◆ WHAT IS REQUIRED ◆
Scan the following material for the string "parts" and copy each line in which it appears.

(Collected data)
╭──
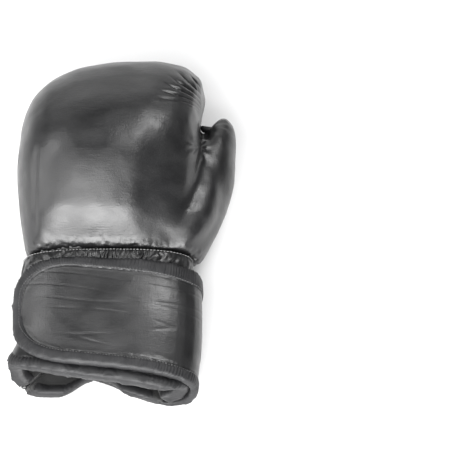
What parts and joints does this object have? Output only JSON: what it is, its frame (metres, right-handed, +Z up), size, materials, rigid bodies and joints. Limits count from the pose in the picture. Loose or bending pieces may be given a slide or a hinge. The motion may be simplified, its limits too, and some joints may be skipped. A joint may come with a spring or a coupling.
{
  "type": "boxing glove",
  "caption": "Left-hand boxing glove with a padded fist, a separate thumb, a split wrist cuff and a wide wrap-around hook-and-loop strap with a rounded end.",
  "frame": {"origin": "middle of the footprint, on the surface the glove lies on", "axes": "+X to the thumb, +Y from the cuff to the knuckles (longest), +Z up through the back of the hand"},
  "size_m": [0.1774, 0.2781, 0.1149],
  "materials": {
    "black_vinyl": "semi-gloss grained vinyl",
    "palm_vinyl": "semi-gloss grained vinyl",
    "binding_tape": "folded vinyl tape with crosswise ribs",
    "lining": "woven nylon",
    "foam": "soft padding foam",
    "dense_foam": "dense padding foam",
    "strap_core": "stiffening webbing",
    "hook_and_loop": "hook and loop pile",
    "thread": "twisted thread"
  },
  "bodies": {
    "glove_body": {"back_cover": "black_vinyl", "outer_foam": "foam", "inner_foam": "dense_foam", "palm_cover": "palm_vinyl", "palm_foam": "foam", "grip_cover": "palm_vinyl", "finger_foam": "foam", "hand_lining": "lining", "grip_bar": "lining", "crease_tape": "binding_tape", "cuff_cover": "black_vinyl", "cuff_foam": "foam", "cuff_lining": "lining", "cuff_hem_tape": "binding_tape", "wrist_welt": "black_vinyl", "wrist_thread": "thread", "cuff_loop_patch": "hook_and_loop"},
    "thumb": {"thumb_back_cover": "black_vinyl", "thumb_palm_cover": "palm_vinyl", "thumb_foam": "foam", "thumb_lining": "lining", "thumb_tab": "binding_tape"},
    "thumb_flap": {"thumb_flap_cover": "black_vinyl", "thumb_flap_foam": "foam", "thumb_flap_lining": "lining", "thumb_flap_hem_tape": "binding_tape"},
    "little_finger_flap": {"little_finger_flap_cover": "black_vinyl", "little_finger_flap_foam": "foam", "little_finger_flap_lining": "lining", "little_finger_flap_hem_tape": "binding_tape", "strap_anchor": "black_vinyl"},
    "strap_palm": {"strap_palm_face": "black_vinyl", "strap_palm_core": "strap_core", "strap_palm_upper_tape": "binding_tape", "strap_palm_lower_tape": "binding_tape"},
    "strap_side": {"strap_side_face": "black_vinyl", "strap_side_core": "strap_core", "strap_side_upper_tape": "binding_tape", "strap_side_lower_tape": "binding_tape"},
    "strap_end": {"strap_end_face": "black_vinyl", "strap_end_core": "strap_core", "strap_end_tape": "binding_tape", "strap_hook_patch": "hook_and_loop"}
  },
  "joints": [
    {"name": "strap_side_fold", "type": "hinge", "parent": "strap_palm", "child": "strap_side", "pos_m": [0.05341, -0.09199, 0.01053], "axis": [0.0504, 0.9969, 0.0603], "range_deg": [0, 75]},
    {"name": "strap_end_fold", "type": "hinge", "parent": "strap_side", "child": "strap_end", "pos_m": [0.05549, -0.08869, 0.05282], "axis": [0.0414, 0.9951, 0.0894], "range_deg": [0, 90]},
    {"name": "strap_palm_fold", "type": "hinge", "parent": "little_finger_flap", "child": "strap_palm", "pos_m": [-0.07179, -0.0655, 0.00481], "axis": [0.0896, 0.9944, 0.0563], "range_deg": [0, 1.5]},
    {"name": "little_finger_flap_fold", "type": "hinge", "parent": "glove_body", "child": "little_finger_flap", "pos_m": [-0.04328, -0.0784, 0.0068], "axis": [0.6184, 0.7859, 0], "range_deg": [0, 0.75]},
    {"name": "thumb_flap_fold", "type": "hinge", "parent": "glove_body", "child": "thumb_flap", "pos_m": [0.01391, -0.08521, 0.0068], "axis": [0.4147, -0.9099, 0], "range_deg": [0, 2.25]},
    {"name": "thumb_flex", "type": "hinge", "parent": "glove_body", "child": "thumb", "pos_m": [0.0579, -0.0222, 0.038], "axis": [0, 0, -1], "range_deg": [0, 5], "stiffness_Nm_per_rad": 1.5}
  ],
  "couplings": [
    {"joint": "strap_end_fold", "follows": "strap_side_fold", "ratio": 1.2},
    {"joint": "strap_palm_fold", "follows": "strap_side_fold", "ratio": 0.02},
    {"joint": "little_finger_flap_fold", "follows": "strap_side_fold", "ratio": 0.01},
    {"joint": "thumb_flap_fold", "follows": "strap_side_fold", "ratio": 0.03}
  ]
}
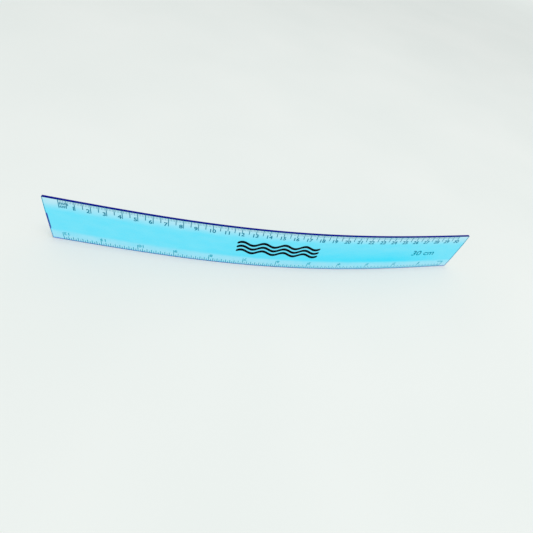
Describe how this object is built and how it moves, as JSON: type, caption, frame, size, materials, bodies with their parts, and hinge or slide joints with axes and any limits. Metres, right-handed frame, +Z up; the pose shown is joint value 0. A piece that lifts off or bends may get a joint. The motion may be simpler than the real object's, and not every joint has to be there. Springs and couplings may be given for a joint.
{
  "type": "flexible ruler",
  "caption": "Flexible blue plastic ruler with centimetre and inch scales on its bevelled edges, standing on edge in a gentle bend.",
  "frame": {"origin": "under the middle of the bent blade's footprint, on the surface that its lower long edge stands on", "axes": "+X along the blade from the centimetre zero to its end, +Y from the printed front to the back, +Z up from the inch edge"},
  "size_m": [0.3186, 0.0164, 0.0375],
  "materials": {
    "blue_plastic": "clear blue tint, polished",
    "scale_ink": "thin printed ink",
    "bold_ink": "dense printed ink"
  },
  "bodies": {
    "middle": {"blade_centre": "blue_plastic"},
    "right_1": {"blade_right_1": "blue_plastic"},
    "right_2": {"blade_right_2": "blue_plastic"},
    "right_3": {"blade_right_3": "blue_plastic"},
    "right_4": {"blade_right_4": "blue_plastic"},
    "right_5": {"blade_right_5": "blue_plastic"},
    "right_6": {"blade_right_6": "blue_plastic"},
    "left_1": {"blade_left_1": "blue_plastic"},
    "left_2": {"blade_left_2": "blue_plastic"},
    "left_3": {"blade_left_3": "blue_plastic"},
    "left_4": {"blade_left_4": "blue_plastic"},
    "left_5": {"blade_left_5": "blue_plastic"},
    "left_6": {"blade_left_6": "blue_plastic"}
  },
  "joints": [
    {"name": "flex_right_1", "type": "hinge", "parent": "middle", "child": "right_1", "pos_m": [0.01249, -0.0072, 0.01875], "axis": [0, 0, 1], "range_deg": [-23.1, 19.3], "stiffness_Nm_per_rad": 0.035},
    {"name": "flex_right_2", "type": "hinge", "parent": "right_1", "child": "right_2", "pos_m": [0.03748, -0.00636, 0.01875], "axis": [0, 0, 1], "range_deg": [-21.79, 18.22]},
    {"name": "flex_right_3", "type": "hinge", "parent": "right_2", "child": "right_3", "pos_m": [0.06143, -0.00479, 0.01875], "axis": [0, 0, 1], "range_deg": [-18.83, 15.74]},
    {"name": "flex_right_4", "type": "hinge", "parent": "right_3", "child": "right_4", "pos_m": [0.08532, -0.00257, 0.01875], "axis": [0, 0, 1], "range_deg": [-15.56, 13.01]},
    {"name": "flex_right_5", "type": "hinge", "parent": "right_4", "child": "right_5", "pos_m": [0.11016, 0.0003, 0.01875], "axis": [0, 0, 1], "range_deg": [-10.97, 9.18]},
    {"name": "flex_right_6", "type": "hinge", "parent": "right_5", "child": "right_6", "pos_m": [0.13395, 0.00344, 0.01875], "axis": [0, 0, 1], "range_deg": [-5.79, 4.85]},
    {"name": "flex_left_1", "type": "hinge", "parent": "middle", "child": "left_1", "pos_m": [-0.01151, -0.0072, 0.01875], "axis": [0, 0, -1], "range_deg": [-22.7, 18.9], "stiffness_Nm_per_rad": 0.035},
    {"name": "flex_left_2", "type": "hinge", "parent": "left_1", "child": "left_2", "pos_m": [-0.0355, -0.00641, 0.01875], "axis": [0, 0, -1], "range_deg": [-22.8, 18.99]},
    {"name": "flex_left_3", "type": "hinge", "parent": "left_2", "child": "left_3", "pos_m": [-0.06244, -0.00463, 0.01875], "axis": [0, 0, -1], "range_deg": [-20.35, 16.95]},
    {"name": "flex_left_4", "type": "hinge", "parent": "left_3", "child": "left_4", "pos_m": [-0.08732, -0.00224, 0.01875], "axis": [0, 0, -1], "range_deg": [-15.32, 12.77]},
    {"name": "flex_left_5", "type": "hinge", "parent": "left_4", "child": "left_5", "pos_m": [-0.11116, 0.00058, 0.01875], "axis": [0, 0, -1], "range_deg": [-10.52, 8.77]},
    {"name": "flex_left_6", "type": "hinge", "parent": "left_5", "child": "left_6", "pos_m": [-0.13494, 0.00377, 0.01875], "axis": [0, 0, -1], "range_deg": [-5.52, 4.6]}
  ],
  "couplings": [
    {"joint": "flex_right_2", "follows": "flex_right_1", "ratio": 0.9412},
    {"joint": "flex_right_3", "follows": "flex_right_1", "ratio": 0.8128},
    {"joint": "flex_right_4", "follows": "flex_right_1", "ratio": 0.6713},
    {"joint": "flex_right_5", "follows": "flex_right_1", "ratio": 0.4729},
    {"joint": "flex_right_6", "follows": "flex_right_1", "ratio": 0.2486},
    {"joint": "flex_left_2", "follows": "flex_left_1", "ratio": 1.002},
    {"joint": "flex_left_3", "follows": "flex_left_1", "ratio": 0.8941},
    {"joint": "flex_left_4", "follows": "flex_left_1", "ratio": 0.6729},
    {"joint": "flex_left_5", "follows": "flex_left_1", "ratio": 0.4613},
    {"joint": "flex_left_6", "follows": "flex_left_1", "ratio": 0.241}
  ]
}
╰──
◆ RIGHT ANSWER ◆
What parts and joints does this object have? Output only JSON: what it is, its frame (metres, right-handed, +Z up), size, materials, rigid bodies and joints. Limits count from the pose in the picture. Loose or bending pieces may be given a slide or a hinge. The motion may be simplified, its limits too, and some joints may be skipped. A joint may come with a spring or a coupling.
Describe how this object is built and how it moves, as JSON: type, caption, frame, size, materials, bodies with their parts, and hinge or slide joints with axes and any limits. Metres, right-handed frame, +Z up; the pose shown is joint value 0. A piece that lifts off or bends may get a joint. The motion may be simpler than the real object's, and not every joint has to be there. Springs and couplings may be given for a joint.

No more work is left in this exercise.